Last week, an Illinois Judge ruled that a woman could use embryos created with her now ex-boyfriend, over the boyfriend's objections. In an ongoing battle now in its fourth year, Karla Dunston, a 42 year-old cancer survivor, rendered infertile by chemotherapy, has fought to obtain the right to use embryos created and frozen prior to cancer treatment with former boyfriend Jacob Szafranski. Szafranski disputed the use and believed his informed consent document signed at the fertility clinic afforded him the right of consent as to the future use of their embryos. Previously, the Illinois appellate court had ruled the lower court was to analyze the dispute based on the prior agreement of the parties creating the pre-embryos. After analyzing the evidence again in the trial court, the pre-embryos were awarded to Dunston. Szafranski and his attorneys have indicated they will appeal the ruling.

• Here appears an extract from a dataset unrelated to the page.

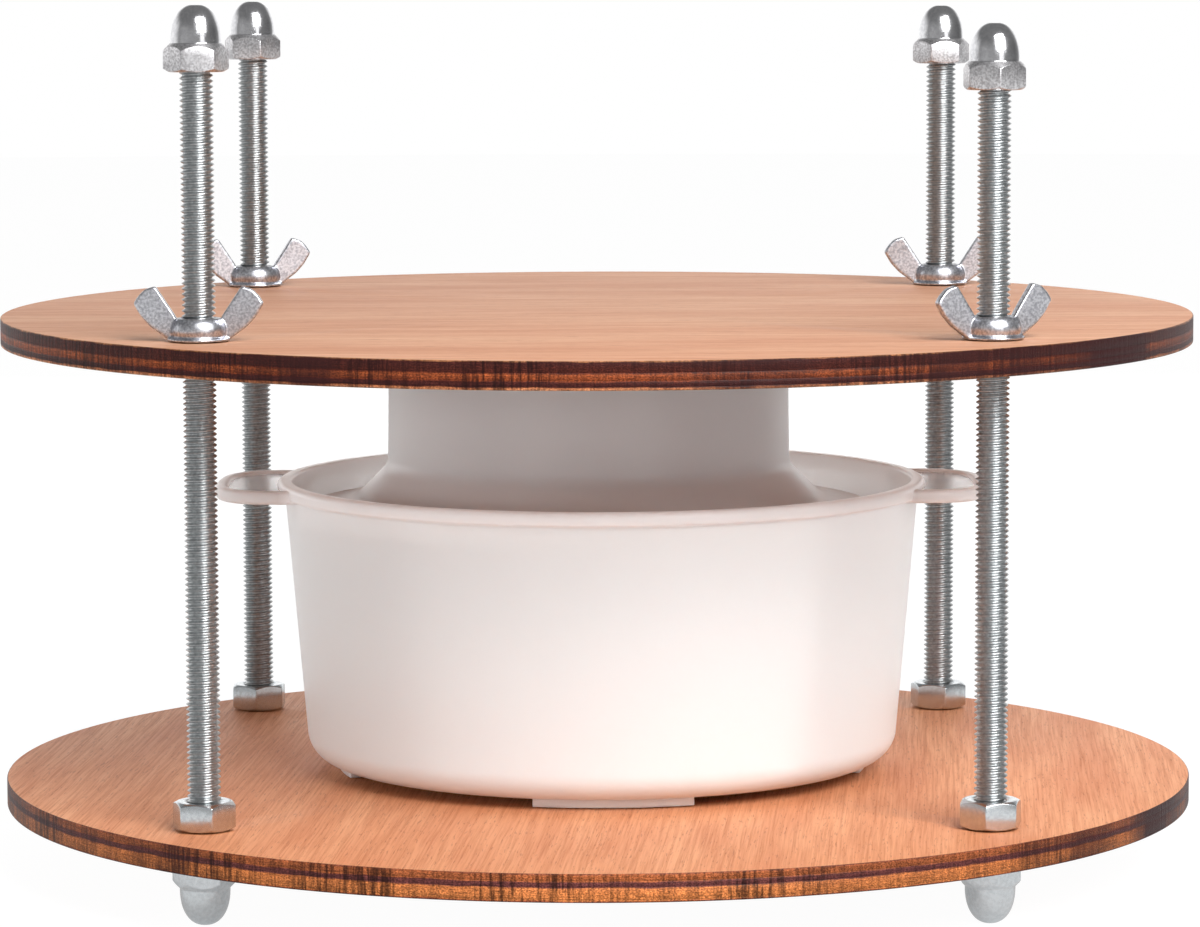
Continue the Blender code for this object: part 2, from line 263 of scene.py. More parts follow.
def remove(*objects):
    for old in objects:
        bpy.data.objects.remove(old, do_unlink=True)


def combine(piece, operation, *tools):
    for tool in tools:
        settle(piece.modifiers.new(tool.name, "BOOLEAN"), operation=operation, object=tool,
               solver="MANIFOLD")
    bakeInto(piece)
    remove(*tools)


def shade(mesh, sharpDegrees):
    mesh.shade_smooth()
    mesh.set_sharp_from_angle(angle=radians(sharpDegrees))


def place(piece, body, slot, *nodes):
    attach(piece, body)
    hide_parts(*nodes)


def grownByNodes(name, tree, values, start=None):
    # Runs a node tree on the start mesh and keeps its result as a plain mesh at the origin
    maker = newObject(name + "Maker", start or bpy.data.meshes.new(name + "Start"))
    modifier = maker.modifiers.new("nodes", "NODES")
    modifier.node_group = tree
    for item in tree.interface.items_tree:
        if item.item_type == "SOCKET" and item.in_out == "INPUT" and item.name in values:
            modifier[item.identifier] = values[item.name]
    mesh = bakedMesh(maker, name)
    remove(maker)
    return mesh


def footOf(node, fromTop=False):
    # The middle of a node's underside, or of its top
    low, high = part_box(node)
    return (low.x + high.x) / 2, (low.y + high.y) / 2, high.z if fromTop else low.z


# Zinc-plated steel, drawn, rolled or cold formed. The plating is a bright grey mirror, a little
# blurred, with a fine mottle that shows as specks in its highlights.

zincFinishes = {  # grain and relief in millimetres
    "polishedZincCap": {"bright": "#d4d4d6", "dull": "#c6c6c9", "rough": (0.12, 0.22),
                        "grain": 0.9, "relief": 0.002},
    "sawnZincHexagon": {"bright": "#dedddf", "dull": "#a8a6a8", "rough": (0.30, 0.42),
                        "grain": 0.5, "relief": 0.014},
    "satinZincNut": {"bright": "#d2d7da", "dull": "#c8cdd0", "rough": (0.19, 0.26),
                     "grain": 0.85, "relief": 0.004},
    "tumbledZincWing": {"bright": "#d8d9de", "dull": "#a3a4ab", "rough": (0.29, 0.38),
                        "grain": 0.62, "relief": 0.028},
    "rolledZincThread": {"bright": "#bbbebf", "dull": "#a1a4a5", "rough": (0.29, 0.37),
                         "grain": 0.8, "relief": 0.001},
}

zincMottle = {
    "cloudGrains": 6,           # grains across a cloud
    "clouded": (0.15, 0.38),    # the part of grain times cloud that changes the roughness
    "spotted": (0.38, 0.62),    # the part of the grain that changes the colour
}


def makeZinc(name, look, pattern):
    material, tree, shader, objectPlace = newMaterial(name)
    mottle = noiseAt(tree, objectPlace, (look["grain"],) * 3, detail=2.0, rough=0.6)
    cloud = look["grain"] * pattern["cloudGrains"]
    clouds = noiseAt(tree, objectPlace, (cloud,) * 3, detail=2.0)
    dullness = addNode(tree, "Math", {0: mottle, 1: clouds}, operation="MULTIPLY")
    rough = addNode(tree, "MapRange",
                    {"Value": dullness, "From": pattern["clouded"], "To": look["rough"]})
    spots = addNode(tree, "MapRange", {"Value": mottle, "From": pattern["spotted"]})
    colour = addNode(tree, "Mix", {"Factor": spots, "A": look["bright"], "B": look["dull"]},
                     data_type="RGBA")
    finishMaterial(tree, shader, look["relief"], mottle, {
        "Base Color": colour, "Metallic": 1.0, "Roughness": rough})
    return material


zinc = {name: makeZinc(name, look, zincMottle) for name, look in zincFinishes.items()}


# Threaded rods: M8 studding. A ridge of the thread runs along each row of a grid that is wound
# up into a helix, so the thread is one unbroken surface from end to end.

rodSizes = {  # under the names of the tree's inputs
    "Crest Radius": 0.00388, "Thread Depth": 0.00072, "Pitch": 0.00125, "End Radius": 0.0031,
    "Segments": 32, "Steps Per Turn": 8, "Crest Share": 0.10, "Root Share": 0.22,
    "Weld Distance": 0.000002,
}

# The sums that wind the grid up: an operation and what goes in, which may be a sum itself. X and
# Y are places on the grid, from -0.5 to 0.5, and None stands for a Map Range.
threadSums = {
    # One turn more than the rod has, and a step, so that both ends close on the seam
    "step": ("DIVIDE", 1.0, "Steps Per Turn"),
    "lead": ("ADD", 1.0, "step"),
    "turns": ("CEIL", ("ADD", ("DIVIDE", "Length", "Pitch"), ("ADD", "lead", "step"))),
    "rows": ("MULTIPLY", "turns", "Steps Per Turn"),
    "pointsAcross": ("ADD", "Segments", 1.0),
    "pointsUp": ("ADD", "rows", 1.0),
    "across": ("ADD", "X", 0.5),
    "row": ("ROUND", ("MULTIPLY", ("ADD", "Y", 0.5), "rows")),
    "turn": ("DIVIDE", "row", "Steps Per Turn"),
    "climb": ("MULTIPLY", ("ADD", ("SUBTRACT", "turn", "lead"), "across"), "Pitch"),
    "height": ("MINIMUM", ("MAXIMUM", "climb", 0.0), "Length"),
    # A triangle wave from ridge to groove, with a flat crest and a wider flat root
    "wave": ("ABSOLUTE", ("SUBTRACT", ("MULTIPLY", ("FRACT", "turn"), 2.0), 1.0)),
    "ridge": (None, "wave", "Root Share", ("SUBTRACT", 1.0, "Crest Share")),
    "groove": ("MULTIPLY", "Thread Depth", ("SUBTRACT", 1.0, "ridge")),
    "threaded": ("SUBTRACT", "Crest Radius", "groove"),
    # The ends are chamfered, and the grid's first and last rows close them in a point
    "fromEnd": ("MINIMUM", "height", ("SUBTRACT", "Length", "height")),
    "narrowed": ("MINIMUM", "threaded", ("ADD", "End Radius", "fromEnd")),
    "betweenEnds": ("LESS_THAN", ("ABSOLUTE", "Y"), 0.49999),
    "radius": ("MULTIPLY", "narrowed", "betweenEnds"),
    "angle": ("MULTIPLY", "across", 2 * pi),
    "aside": ("MULTIPLY", "radius", ("COSINE", "angle")),
    "behind": ("MULTIPLY", "radius", ("SINE", "angle")),
}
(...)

On May 19, 2014 Szafranski appeared on CNN, stating his belief that documents previously signed required his consent before any action could be taken. While he claimed he agreed Dunston could have his sperm to create embryos and agreed “….in part…” to use of the embryos by Dunston, the physician plan, prior to creating the embryos, was to harvest some unfertilized eggs to cryopreserve in addition to fertilized eggs. Szafranski claimed the plan was to “..make embryos and eggs…” Yet, according to Szafranski, when the physicians harvested the eggs, they were unable to harvest many and advised that all of the harvested eggs be fertilized.
Szafranski contends that the signed informed consent document provided by the fertility center indicating both of them were to agree to the use of the embryos, is evidence that they both have equal rights to the embryos. At the fertility center, physicians encouraged Dunston and Szafranski to seek legal advice. The court considered evidence that the parties had considered a sperm donor agreement and a co-parenting agreement. The co-parenting agreement was provided to Szafranski but he chose not to sign it. He also did not sign a sperm donor agreement. Both provided verbal testimony as to any agreement.
Practitioners in the fertility industry are interested in what the outcome will be to the appeal of this action. Practitioners need to remain mindful that signed informed consent documents will be part of the evidence presented in the event of an embryo custody dispute, but may or may not be determinative of the outcome as all evidence will be considered. In Illinois, where the court will look at evidence of the agreement of the parties prior to the creation of embryos, parties should consider each obtaining their own independent legal advice and obtaining mutually signed agreements as to the duties and obligations of each party, in addition to any informed consent documentation a clinic may provide.